Long-duration storage is one of the most active areas of investment and progress in the energy sector. BESS using alternative chemistries, pumped hydro, compressed air, thermal storage, flywheels, and green hydrogen are all potential solutions here. They span a range of technological maturity levels, but only pumped hydro has been widely deployed (primarily alongside nuclear power plants). The DoE has $22B in loan guarantees targeting clean energy, which includes long-duration storage technologies. If we’re going to have an energy transition, long-duration storage is the key missing piece of the puzzle.
Conclusions
This analysis drives a handful of policy recommendations to accelerate the energy transition.
First, we should stop incentivizing residential solar and channel those dollars to utility scale projects. We’ll see 3-5X higher ROI in terms of GW deployed.
Second, we must radically increase our investment in new transmission infrastructure, especially in the Great Plains. This is relevant for all forms of renewables, but is especially important for wind power.
Third, we need additional incentives for wind power, including incentives for farmers and other land owners to site turbines on their property. This can help overcome constraints on site selection and will be key to delivering a reliable energy mix.

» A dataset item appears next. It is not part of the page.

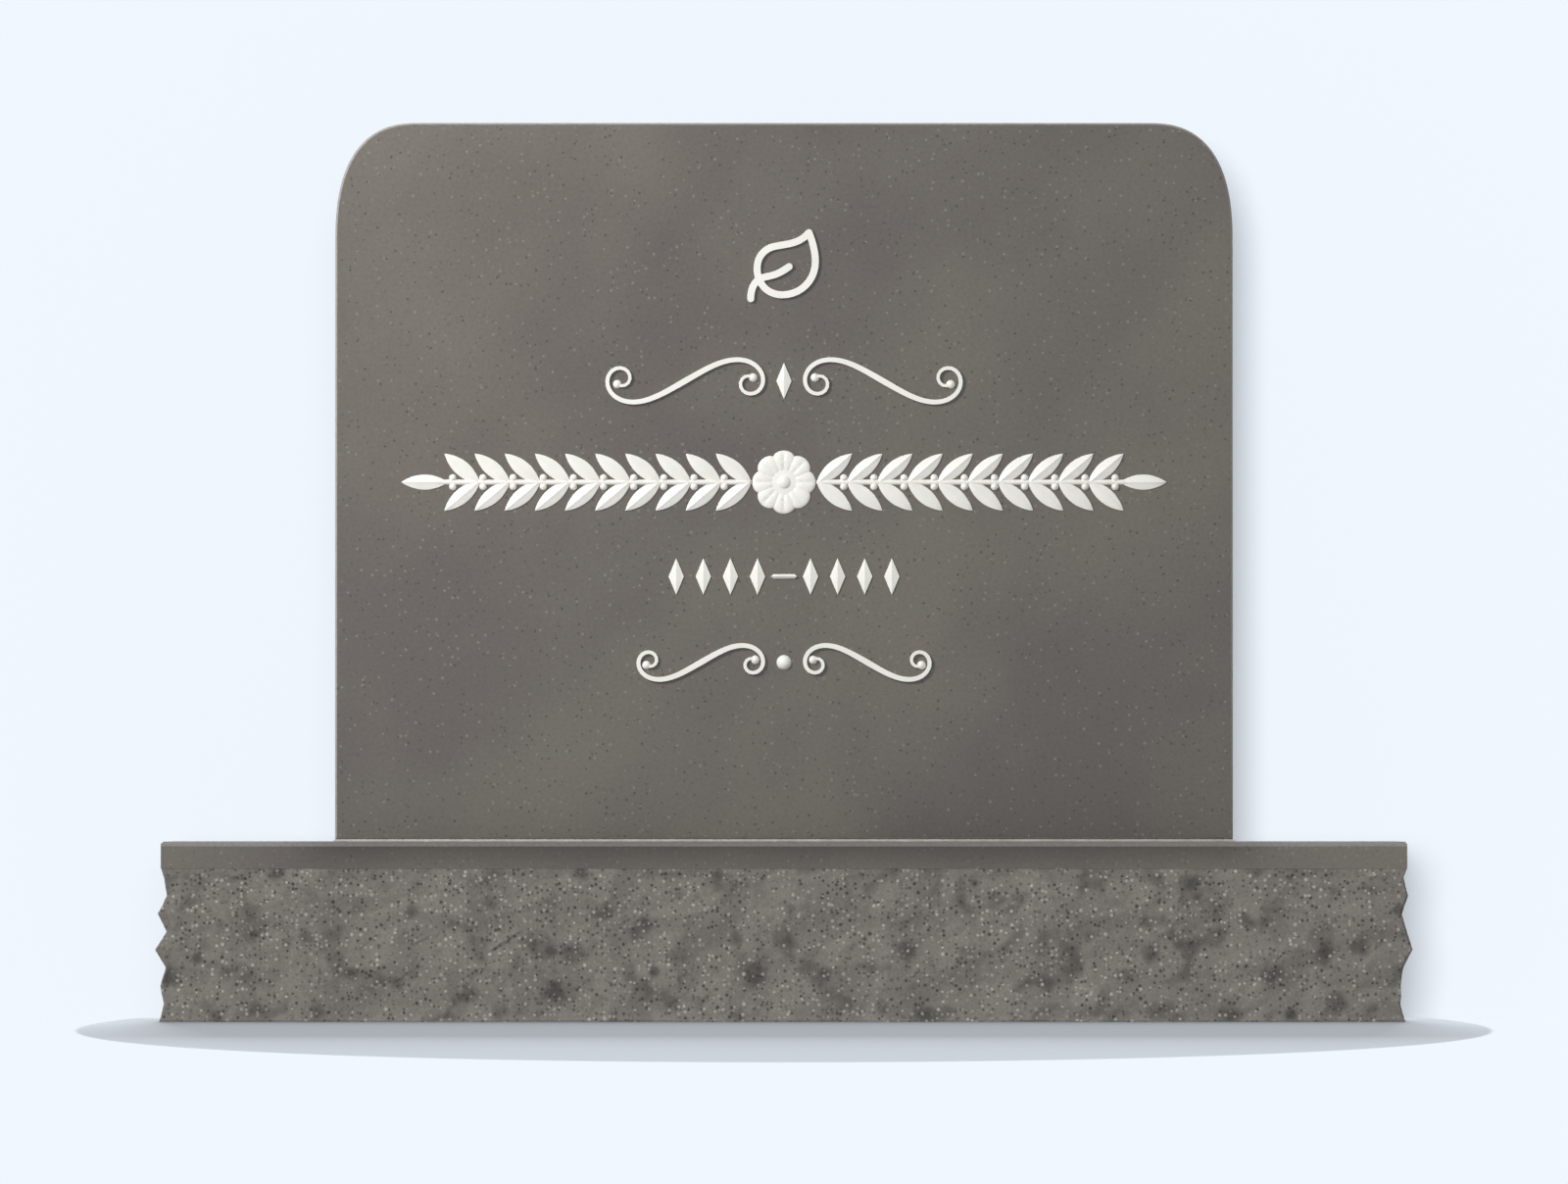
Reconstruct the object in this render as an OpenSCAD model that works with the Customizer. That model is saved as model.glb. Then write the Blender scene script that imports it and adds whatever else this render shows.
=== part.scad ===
// Upright granite headstone: a slab tablet with rounded shoulders, bedded on
// a wider base whose faces are rock-pitched below a polished margin.
// White cast ornaments are pinned to the front of the tablet.
// The origin is the middle of the base's foot, +X runs along the width,
// the front faces -Y and +Z is up. All sizes are millimetres.

/* [Tablet] */
// Width of the tablet
tablet_w = 762; // [760:1:900]
// Height of the tablet
tablet_h = 608; // [540:1:900]
// Thickness of the tablet
tablet_t = 203; // [100:1:300]
// Reach of each rounded shoulder along the top
shoulder_w = 73; // [40:1:150]
// Drop of each rounded shoulder down the side
shoulder_h = 105; // [60:1:200]
// Squareness of the shoulder curve, where 2 is an ellipse
shoulder_power = 2.6; // [2:0.1:4]
// Arris taken off every edge of the tablet
tablet_arris = 1.5; // [1:0.5:6]

/* [Setting bed] */
// Thickness of the setting bed between base and tablet
bed_h = 2; // [1:0.5:8]
// How far the bed's struck bead spreads past the tablet's foot
bed_bead = 2; // [1:0.5:5]

/* [Base] */
// Height of the base
base_h = 152.4; // [110:0.1:260]
// Polished ledge left clear at each end of the tablet
end_ledge = 146; // [60:1:250]
// Polished ledge left clear in front of and behind the tablet
side_ledge = 76; // [40:1:150]
// Arris taken off the base's top edges
base_arris = 2; // [1:0.5:8]
// Height of the polished margin at the top of the base
margin_h = 22.8; // [12:0.1:40]
// How far the boldest rock stands out past the margin
rock_out = 5; // [2:0.5:8]
// Depth of the deepest chip below the rock around it
chip_depth = 7; // [2:0.5:10]
// Width of the chips struck off the rock
chip_w = 62; // [40:1:120]
// Width of one facet of the rock
facet_w = 20; // [15:1:40]

/* [Leaf emblem] */
// Height of the emblem from the foot of its stem to its tip
emblem_size = 62; // [30:1:90]
// Width of the emblem's raised line
emblem_line = 6; // [3:0.5:8]
// Drop from the tablet's top to the middle of the emblem
emblem_drop = 121; // [100:1:140]

/* [Scrolls] */
// Drop from the tablet's top to the middle of the upper scrolls
upper_drop = 219; // [205:1:225]
// Drop from the tablet's top to the middle of the lower scrolls
lower_drop = 458; // [445:1:480]
// Length of the line of each upper scroll, from eye to eye
upper_scroll_l = 250; // [150:5:260]
// Length of the line of each lower scroll, from eye to eye
lower_scroll_l = 200; // [120:5:210]
// Width of the scroll's line at its middle
scroll_line = 5; // [3:0.5:7]
// Diameter of the round eye that ends each scroll
scroll_eye = 7.5; // [4:0.5:10]

/* [Garland] */
// Drop from the tablet's top to the middle of the garland
garland_drop = 305; // [295:1:315]
// Plain stone left clear at each end of the garland
garland_margin = 56; // [40:1:120]
// Length of one garland leaf
leaf_l = 40; // [24:1:44]
// Width of one garland leaf
leaf_w = 13; // [8:0.5:16]
// Distance between pairs of garland leaves
leaf_pitch = 25; // [20:1:40]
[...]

Finally, we need continued investment in long-duration storage solutions, especially alternatives to hydrogen. We’re likely to see some of these technologies get wider adoption over the next 3 years. Once they achieve technical readiness, we’re going to need a massive investment in storage capacity to overcome the intermittency of renewables.
All of these things are doable, and most are fairly non-controversial. Achieving them would bring us much closer to making the energy transition a reality.
Confusingly, the Energy Information Administration (EIA) is part of the US Department of Energy and is different from the International Energy Agency (IEA), an “autonomous inter-governmental organization within the OECD framework.”
The color scale on the gif below runs from 165-240 W/m^2. This clips a bit at the high end: GHI averages ~300 W/m^w in New Mexico in July. This is a daily average: NM can receive ~7 “peak sun hours” each day. A peak sun hour is equivalent to 1,000 W/m^2.
The levelized cost of energy combines operating costs with amortized capital costs over the life of the asset, providing a way to compare different energy sources on an apples-to-apples basis.
The gold diamonds in the plot above represent the marginal cost of production. Once renewables scale up enough to drive prices below this point, alternative generation sources will shut down.
This is true if the site is used only for wind power, i.e., it considers the total footprint of the wind farm rather than the physical footprint of the equipment. The physical footprint of wind is significantly smaller than that of solar.
This limit is related to the energy and power densities of lithium batteries as well as safety constraints.